My observations are the following:
- Youtube works out of the box
- Nvidia and Radeon graphics are not a pain in the ass
- VLC plays everything out of the box
- Wine works better; my necessary Win apps are running well
- Network connections are made more easily
All these are noticeable and welcome improvements. Yet, on the whole my impression is that the Linux desktop has essentially been standing still for a decade. I rate the MATE desktop experience approximately on par with Windows—that is very disappointing! I want Linux developers to understand that some substantial number of us users look to Linux precisely for stability and reliability, NOT cute features, nor the latest package of this or that.

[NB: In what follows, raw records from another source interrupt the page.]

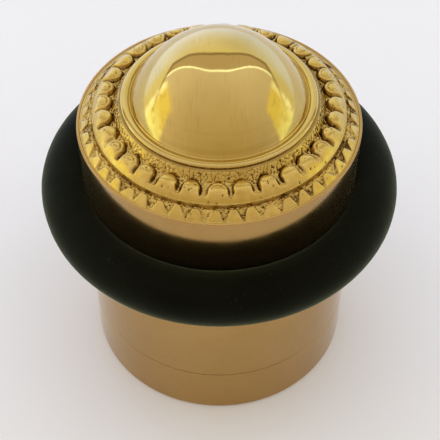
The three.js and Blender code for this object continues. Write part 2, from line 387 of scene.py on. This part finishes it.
# ---- The cast cap --------------------------------------------------------------------------------
def bead_field(angles, r, rng):
    """How full the metal stands over the bead ring, 0 between beads and 1 on them; the relief on their
    tops in millimetres; and the strength of a thin moat round each. They are tongues with round inner
    ends, each a little different, and their spacing drifts round the ring as if laid out by eye."""
    pitch = 2 * math.pi / BEADS
    full = np.zeros(angles.shape)
    relief = np.zeros(angles.shape)
    moat = np.zeros(angles.shape)
    for k in range(BEADS):
        drift = 0.033 * math.sin(2 * k * pitch + 3) - 0.012
        centre = k * pitch + drift + rng.uniform(-0.04, 0.04) * pitch
        width = BEAD_HALF_WIDTH * rng.uniform(0.93, 1.07)
        inner = BEAD_INNER_R + rng.uniform(-0.1, 0.12)
        shoulder_width = rng.uniform(0.26, 0.4)
        low = rng.uniform(0, 0.12)
        dish = rng.uniform(0.1, 0.24) if rng.uniform() < 0.55 else 0
        tilt = rng.uniform(-0.1, 0.1)
        away = (angles - centre + math.pi) % (2 * math.pi) - math.pi
        near = np.abs(away) < 0.8 * pitch
        x = away[near] * BEAD_MIDDLE_R
        y = r[near] - (inner + width)
        reach = np.where(y < 0, np.hypot(x, y), np.abs(x))
        outside = (reach - width - MOAT_OFFSET) / MOAT_HALF_WIDTH
        moat[near] = np.maximum(moat[near], np.exp(-(outside ** 2)))
        edge = np.clip((width - reach) / shoulder_width, 0, 1)
        shoulder = (1 - (1 - edge) ** SHOULDER_POWER) ** (1 / SHOULDER_POWER)
        inset = (width - reach - CRESCENT_INSET) / CRESCENT_HALF_WIDTH
        crescent = np.exp(-(inset ** 2)) * smooth_step(-y, -0.7, 0.2)
        crown = 0.14 * (1 - np.clip(reach / width, 0, 1) ** 2)
        shape = crown - low - dish * crescent + tilt * np.clip(x / width, -1, 1)
        higher = shoulder > full[near]
        full[near] = np.where(higher, shoulder, full[near])
        relief[near] = np.where(higher, shape * shoulder, relief[near])
    return full, relief, moat * (1 - full) * (1 - smooth_step(r, 16.5, 17.1))


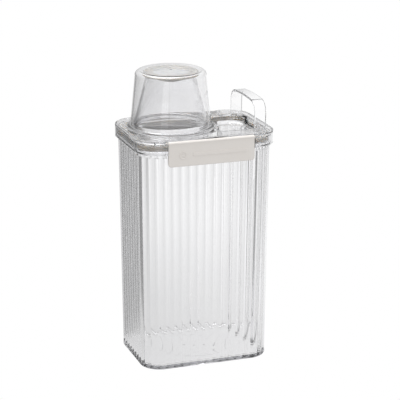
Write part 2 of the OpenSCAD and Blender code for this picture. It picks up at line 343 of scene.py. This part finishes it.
foot_r, foot_inside_r = 1.6, 3.2
rings = [tub_disc(1.5, 0.3), tub_disc(2.2, 0.0), tub_disc(27.6, 0), tub_disc(28.0, 0.35),
         tub_disc(28.6, 0.35), tub_disc(29.0, 0), tub_ring(0, overhang + foot_r + 1.2)]
rings += [tub_ring(z, overhang + foot_r - x)
          for x, z in arc(0, foot_r, foot_r, -90, 0, 6)]
rings += [tub_ring(2.0, overhang, 0.3), tub_ring(2.6, overhang, 0.8)]
rings += [tub_ring(z, overhang, 1.0) for z in np.linspace(3.4, shoulder_z - 1.2, 26)]
rings += [tub_ring(shoulder_z - 0.6, overhang, 0.8), tub_ring(shoulder_z - 0.2, overhang, 0.3),
          tub_ring(shoulder_z, overhang)]
rings += [tub_ring(rim_z - 0.4, overhang), tub_ring(rim_z, overhang - 0.1),
          tub_ring(rim_z + 0.3, overhang - 0.6), tub_ring(rim_z + 0.8, overhang - 0.7)]
rings += [tub_ring(z, overhang - 0.1 - x) for x, z in arc(0, rim_top - 0.6, 0.6, 0, 90, 4)]
rings += [tub_ring(z, overhang + 0.3 - x) for x, z in arc(0, rim_top - 0.6, 0.6, 90, 180, 4)]
rings += [tub_ring(rim_z + 1.6, overhang + 0.9), tub_ring(rim_z + 0.6, overhang + 1.2),
          tub_ring(rim_z - 0.8, overhang + wall_t)]
rings += [tub_ring(z, overhang + wall_t) for z in np.linspace(shoulder_z - 4, 12, 16)]
rings += [tub_ring(z, overhang + wall_t + foot_inside_r - x)
          for x, z in arc(0, floor_t + foot_inside_r, foot_inside_r, 0, -90, 8)]
rings += [tub_ring(floor_t, overhang + wall_t + foot_inside_r + 2), tub_disc(24, floor_t),
          tub_disc(3.0, floor_t), tub_disc(2.4, floor_t + 0.15)]
tub_piece = solid("tub_shell", rings)

catch_half_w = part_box("latch_catches")[1][0] / MM
catch_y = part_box("latch_catches")[1][1] / MM
catch_low, catch_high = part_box("latch_catches")[0][2] / MM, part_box("latch_catches")[1][2] / MM
for side in (-1, 1):
    profile = [(46.4, catch_high - 0.1), (catch_y - 0.4, catch_high - 0.1),
               (catch_y - 0.1, catch_high - 0.4), (catch_y - 0.1, catch_high - 1.2),
               (catch_y - 0.4, catch_high - 2.0), (46.8, catch_low + 0.3), (46.4, catch_low)]
    ends = [np.array([(x, side * y, z) for y, z in profile])
            for x in (-catch_half_w, catch_half_w)]
    combine(tub_piece, solid("catch", ends), "UNION")

# Clear SAN, injection moulded: bright, glass-like faces with a faint cool grey in the
# thickness, seen as grey lines wherever the eye looks along a wall.
clear_san, tree = start_material("clear_moulded_san")
place = add_node(tree, "ShaderNodeTexCoord")
flow = add_node(tree, "ShaderNodeTexNoise", {"Scale": 1 / (18 * MM), "Detail": 2.0},
                {"Vector": place.outputs["Object"]})
waviness = add_node(tree, "ShaderNodeBump", {"Strength": 0.01, "Distance": 0.1 * MM},
                    {"Height": flow.outputs["Fac"]})
polish = add_node(tree, "ShaderNodeTexNoise", {"Scale": 1 / (6 * MM), "Detail": 4.0},
                  {"Vector": place.outputs["Object"]})
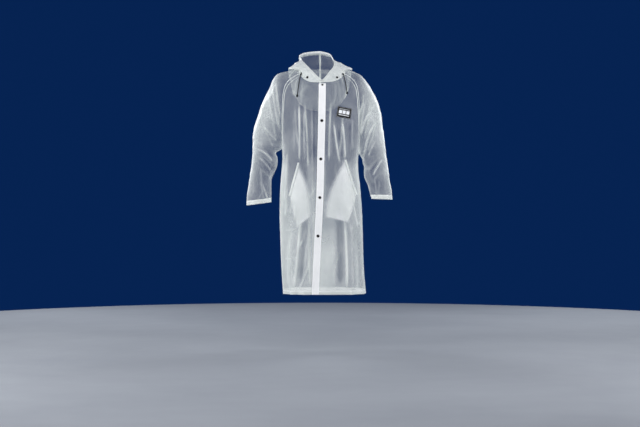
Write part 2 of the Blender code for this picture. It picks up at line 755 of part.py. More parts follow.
def smooth_path(stations, samples=12):
    """Points on a centripetal Catmull-Rom curve through the stations, and how far along each is."""
    ends = [stations[0] * 2 - stations[1], *stations, stations[-1] * 2 - stations[-2]]
    points = []
    for a, b, c, d in zip(ends, ends[1:], ends[2:], ends[3:]):
        t0 = 0.0
        t1 = t0 + max((b - a).length, 1e-6) ** 0.5
        t2 = t1 + max((c - b).length, 1e-6) ** 0.5
        t3 = t2 + max((d - c).length, 1e-6) ** 0.5
        for k in range(samples):
            t = t1 + (t2 - t1) * k / samples
            ab = a.lerp(b, (t - t0) / (t1 - t0))
            bc = b.lerp(c, (t - t1) / (t2 - t1))
            cd = c.lerp(d, (t - t2) / (t3 - t2))
            abc = ab.lerp(bc, (t - t0) / (t2 - t0))
            bcd = bc.lerp(cd, (t - t1) / (t3 - t1))
            points.append(abc.lerp(bcd, (t - t1) / (t2 - t1)))
    points.append(stations[-1])
    lengths = [(b - a).length for a, b in zip(points, points[1:])]
    return np.array(points), np.concatenate([[0], np.cumsum(lengths)])


def hood_grid(side):
    """Rows run round the neck, from the lapped lower edge to the free edge."""
    columns = []
    for turn in HOOD_TURNS:
        path, far = smooth_path(hood_stations(side, turn))
        last = far[-1] - min(CHANNEL_WIDTH, 0.4 * far[-1])
        behind = ease((turn - 60) / 30)
        wanted = [last * blend(f, b, behind) for f, b in zip(HOOD_STEPS[FRONT], HOOD_STEPS[BACK])]
        lap = over_neckline(side, turn, hood_overlap(turn), lap_clearance(turn))
        column = [[np.interp(w, far, path[:, k]) for k in range(3)] for w in [*wanted, far[-1]]]
        columns.append([lap, *column])
    return np.array(columns).transpose(1, 0, 2)


def make_hood():
    """Both halves of the hood and the channel inside its free edge."""
    grids, normals = {}, {}
    for side in (LEFT, RIGHT):
        grids[side] = hood_grid(side)
        across, along = np.gradient(grids[side], axis=1), np.gradient(grids[side], axis=0)
        normals[side] = unit(np.cross(across, along)) * side
    for column in (0, -1):
        shared = unit(normals[LEFT][:, column] + normals[RIGHT][:, column])
        normals[LEFT][:, column] = normals[RIGHT][:, column] = shared
    for side in (LEFT, RIGHT):
        points = grids[side] = drawn_in(grids[side], SEAM_GAP, SEAM_GAP / 2)
        wall(f"hood_{SIDE_NAME[side]}", points, normals[side], CLOTH, film())
        inner = points[-2:] - normals[side][-2:] * (CLOTH + SEAM_GAP)
        name = f"hood_channel_{SIDE_NAME[side]}"
        wall(name, inner, normals[side][-2:], CLOTH, white_film())
    return grids


# ---- pockets and patch ---------------------------------------------------------------------
# Each pocket's bag inside the front, from its top to its bottom. Its outer edge is the opening
# down to half way. x is away from the middle.
POCKET = {
    LEFT: Profile(
        "down inner_x inner_z outer_x outer_z",
        (0.00, 0.1230, -0.4690, 0.1322, -0.4705),
        (0.15, 0.1060, -0.5050, 0.1435, -0.5060),
        (0.30, 0.0830, -0.5480, 0.1570, -0.5480),
        (0.50, 0.0560, -0.6060, 0.1755, -0.6060),
        (0.67, 0.0400, -0.6540, 0.1905, -0.6530),
        (0.80, 0.0270, -0.7000, 0.1815, -0.7000),
        (0.92, 0.0215, -0.7440, 0.1630, -0.7600),
        (1.00, 0.0200, -0.7700, 0.1480, -0.7990),
    ),
    RIGHT: Profile(
        "down inner_x inner_z outer_x outer_z",
        (0.00, 0.1040, -0.4850, 0.1115, -0.4860),
        (0.15, 0.0950, -0.5200, 0.1215, -0.5220),
        (0.30, 0.0800, -0.5560, 0.1312, -0.5580),
        (0.50, 0.0600, -0.6120, 0.1465, -0.6140),
        (0.67, 0.0500, -0.6550, 0.1590, -0.6600),
        (0.80, 0.0460, -0.6950, 0.1520, -0.7100),
        (0.92, 0.0450, -0.7350, 0.1350, -0.7800),
        (1.00, 0.0450, -0.7650, 0.1234, -0.8300),
    ),
}
LAID_GAP = 0.0009  # under a piece laid on a folded panel


def laid_wall(name, places, surface, out, material):
    """A wall over a grid of (x, z) places, this far outside the surface."""
    points = np.array([[surface.at(x, z, out) for x, z in row] for row in places])
    normals = np.array([[surface.normal(x, z) for x, z in row] for row in places])
    return wall(name, points, normals, CLOTH, material)


def make_pocket(side, surface):
    profile = POCKET[side]
    rows = []
    for down in np.linspace(0, 1, 11):
        row = profile(down)
        rows.append(
            [
                (
                    side * blend(row.inner_x, row.outer_x, share),
                    blend(row.inner_z, row.outer_z, share),
                )
                for share in np.linspace(0, 1, 6)
            ]
        )
    laid_wall(f"pocket_{SIDE_NAME[side]}", rows, surface, -CLOTH - LAID_GAP, film())
    top, end = profile(0), profile(0.67)
    run = Vector((side * (end.outer_x - top.outer_x), end.outer_z - top.outer_z))
    across = Vector((-run.y, run.x)).normalized() * WELT_WIDTH / 2
    start = Vector((side * top.outer_x, top.outer_z))
    rows = []
    for share in np.linspace(0, 1, 12):
        middle = start + run * share
        rows.append([tuple(middle - across), tuple(middle), tuple(middle + across)])
    name = f"pocket_welt_{SIDE_NAME[side]}"
    laid_wall(name, rows, surface, LAID_GAP + CLOTH, white_film())


def make_patch(surface):
    cos, sin = math.cos(PATCH_TILT), math.sin(PATCH_TILT)
    rows = []
    for v in np.linspace(-0.5, 0.5, 5):
        row = []
        for u in np.linspace(-0.5, 0.5, 6):
            x, z = u * PATCH_SIZE[0], v * PATCH_SIZE[1]
            row.append((PATCH_MIDDLE[0] + x * cos - z * sin, PATCH_MIDDLE[1] + x * sin + z * cos))
        rows.append(row)
    laid_wall("chest_patch", rows, surface, LAID_GAP + CLOTH, patch_black())


# ---- snaps, eyelets and drawcord -----------------------------------------------------------
SNAP = ((0.0, 0.0027), (0.0041, 0.0025), (0.0062, 0.0016), (0.0070, 0.0), (0.0, 0.0))
# Each snap's name, x, z and scale.
PLACKET_SNAPS = (
    ("snap_1", 0.0125, -0.0790, 0.75),
    ("snap_2", 0.0093, -0.2682, 1.0),
    ("snap_3", 0.0041, -0.4674, 1.0),
    ("snap_4", -0.0010, -0.6675, 1.0),
    ("snap_5", -0.0104, -0.8667, 1.0),
)
HOOD_SNAPS = (("hood_snap_right", -0.0659, -0.0375, 0.9), ("hood_snap_left", 0.0895, -0.0375, 0.9))
EYELET_TURN = 56  # where a drawcord leaves the hood's lap, in degrees round the neck
CORD_ENDS = {RIGHT: (-0.1160, -0.1330), LEFT: (0.1385, -0.1180)}  # x and z


def lathe(name, profile, sides, middle, axis, material, scale=1.0):
    """A closed turned piece. A profile that starts and ends on the axis is a solid, any other
    is a ring."""
    axis = axis.normalized()
    one = axis.orthogonal().normalized()
    two = axis.cross(one)
    solid = profile[0][0] == 0
    rings, vertices = [], []
    for radius, height in profile:
        if radius == 0:
            rings.append([len(vertices)] * sides)
            vertices.append(middle + axis * height * scale)
            continue
        rings.append(list(range(len(vertices), len(vertices) + sides)))
        for k in range(sides):
            angle = 2 * math.pi * k / sides
            spoke = one * math.cos(angle) + two * math.sin(angle)
            vertices.append(middle + (spoke * radius + axis * height) * scale)
    if not solid:
        rings.append(rings[0])
    faces = []
    for above, below in zip(rings, rings[1:]):
        for k in range(sides):
            n = (k + 1) % sides
            corners = dict.fromkeys((above[k], below[k], below[n], above[n]))
            faces.append(list(corners))
    return add_object(name, vertices, faces, material)


def make_snaps(placket, hood):
    for surface, snaps in ((placket, PLACKET_SNAPS), (hood, HOOD_SNAPS)):
        for name, x, z, scale in snaps:
            normal = surface.normal(x, z, 0.004)
            base = surface.hit(x, z) + normal * 0.0008
            lathe(name, SNAP, 12, base, normal, black_plastic(), scale)


def make_cord(side, hood, coat):
    """An eyelet on the hood, the cord that hangs out of it over the front, and its end piece."""
    end_x, end_z = CORD_ENDS[side]
    name = SIDE_NAME[side]
    drop = HOOD_OVERLAP / 2
    lap = over_neckline(side, EYELET_TURN, drop, lap_clearance(EYELET_TURN))
    normal = (lap - over_neckline(side, EYELET_TURN, drop, 0)).normalized()
    base = lap + normal * 0.0005
    x, z = base.x, base.z
    ring = (
        (EYELET_RADIUS, 0.0003),
        (EYELET_RADIUS, 0.0),
        (EYELET_HOLE, 0.0),
        (EYELET_HOLE, 0.0010),
        (0.0042, 0.0012),
    )
    lathe(f"eyelet_{name}", ring, 12, base, normal, black_plastic())
    radius = CORD_DIAMETER / 2
    path = [base + normal * 0.0002, base + normal * 0.0030]
    steps = 14
    for k in range(1, steps + 1):
        share = k / steps
        px = blend(x, end_x, share) + side * 0.002 * math.sin(math.pi * share)
        pz = blend(z - 0.004, end_z, share)
        # It leaves the eyelet in a bend, and its end piece holds it off the cloth.
        out = radius + 0.0010 + 0.0030 * (1 - share) ** 2 + 0.0042 * share**3
        path.append(min((s.at(px, pz, out) for s in (hood, coat) if s.covers(px, pz)), key=lambda p: p.y))
    for _ in range(2):  # take the corners off the run, and keep its two ends
        path[2:-1] = [(a + b * 2 + c) / 4 for a, b, c in zip(path[1:], path[2:], path[3:])]
    curve = bpy.data.curves.new(f"drawcord_{name}", "CURVE")
    curve.dimensions = "3D"
    spline = curve.splines.new("POLY")
    spline.points.add(len(path) - 1)
    for point, place in zip(spline.points, path):
        point.co = (*place, 1)
    curve.bevel_depth = radius
    curve.bevel_resolution = 2
    curve.use_fill_caps = True
    curve.materials.append(black_cord())
    made = bpy.data.objects.new(f"drawcord_{name}", curve)
    bpy.context.scene.collection.objects.link(made)
    down = (path[-1] - path[-2]).normalized()
    bead = (
        *((0.0, 0.0130), (0.0044, 0.0120), (0.0052, 0.0085)),
        *((0.0046, 0.0035), (0.0030, 0.0), (0.0, 0.0)),
    )
    lathe(f"cord_end_{name}", bead, 10, path[-1] + down * 0.0004, down, black_plastic())


# ---- run -----------------------------------------------------------------------------------
def clear_scene():
    for made in list(bpy.data.objects):
        bpy.data.objects.remove(made)


def main():
    clear_scene()
    points, normals = make_panels()
    make_bands(points, normals)
    placket = Surface(make_placket(points, normals))
    fronts = Surface(points["front", LEFT], points["front", RIGHT])
    hood = Surface(*make_hood().values())
    for side in (LEFT, RIGHT):
        make_pocket(side, fronts)
        make_cord(side, hood, fronts)
    make_patch(fronts)
    make_snaps(placket, hood)


main()
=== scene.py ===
"""The looks of the translucent raincoat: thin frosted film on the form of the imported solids.

Metres. +Z is up, +Y is behind the wearer, +X is the wearer's left. The surfaces are read from the
same sizes as the solids, on finer grids, and carry the smaller creases, the welded seams and the
turned-in bands. A crease is a soft ridge or trough between two places of its panel.
"""

import math
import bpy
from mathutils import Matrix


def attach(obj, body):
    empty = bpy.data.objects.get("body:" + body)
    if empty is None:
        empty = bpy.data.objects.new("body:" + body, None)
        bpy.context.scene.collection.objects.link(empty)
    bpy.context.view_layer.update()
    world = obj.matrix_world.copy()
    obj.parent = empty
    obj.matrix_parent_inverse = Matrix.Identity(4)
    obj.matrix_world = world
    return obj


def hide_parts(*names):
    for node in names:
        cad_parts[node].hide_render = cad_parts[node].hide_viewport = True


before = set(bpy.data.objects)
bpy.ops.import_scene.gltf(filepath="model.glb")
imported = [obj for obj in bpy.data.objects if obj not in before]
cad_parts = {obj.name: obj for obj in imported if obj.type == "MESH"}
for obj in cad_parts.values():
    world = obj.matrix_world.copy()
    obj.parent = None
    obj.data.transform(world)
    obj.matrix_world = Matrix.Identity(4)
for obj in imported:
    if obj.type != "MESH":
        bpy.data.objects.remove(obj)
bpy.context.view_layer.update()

from types import SimpleNamespace

import bmesh
import bpy
import numpy as np
from mathutils import Vector
from mathutils.bvhtree import BVHTree

LEFT, RIGHT = 1, -1
FRONT, BACK = "front", "back"
SIDE_NAME = {LEFT: "left", RIGHT: "right"}

# ---- sizes of the solids -------------------------------------------------------------------
CLOTH = 0.0012  # thickness of a solid's wall
SEAM_GAP = 0.0003  # between two walls that lie on each other
HEM_Z = -1.172
HEM_DEPTH = 0.020
CUFF_DEPTH = 0.022
UNDERARM_Z = {LEFT: -0.436, RIGHT: -0.408}
MIDDLE_UNDERARM_Z = -0.420
NECK_Z = {FRONT: -0.060, BACK: 0.012}
ROUNDNESS = 2.3  # of a section: 2 is an ellipse, more is squarer
PLACKET_WIDTH = 0.037
PLACKET_TOP_Z = -0.070
PATCH_MIDDLE = (0.1248, -0.2261)
PATCH_SIZE = (0.0742, 0.0553)
PATCH_TILT = math.radians(-9.2)
WELT_WIDTH = 0.010
CHANNEL_WIDTH = 0.014
CORD_DIAMETER = 0.0044
EYELET_RADIUS, EYELET_HOLE = 0.0052, 0.0029

# ---- sizes of the looks --------------------------------------------------------------------
FILM = 0.0004  # thickness of a film's shell
WELD = 0.0034  # width of a welded seam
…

If you’re going to call something LTS then please… PLEASE… err on the side of stability and reliability. Please only include in the default packaging whatever has been tested thoroughly, and proven to be coherent and stable. I do not want new features until after they have been tested thoroughly and integrated smoothly. That’s my idea of LTS. Please do NOT push out updates to an LTS system by default—let power users tinker if they want to.
I am looking forward to seeing a trend line of steady improvement in the MATE experience towards the point at which I would describe it—as I did my GNOME 2.x—as head and shoulders above Windows.
Good luck, and thank you for all the hard work! No… THANK YOU!!!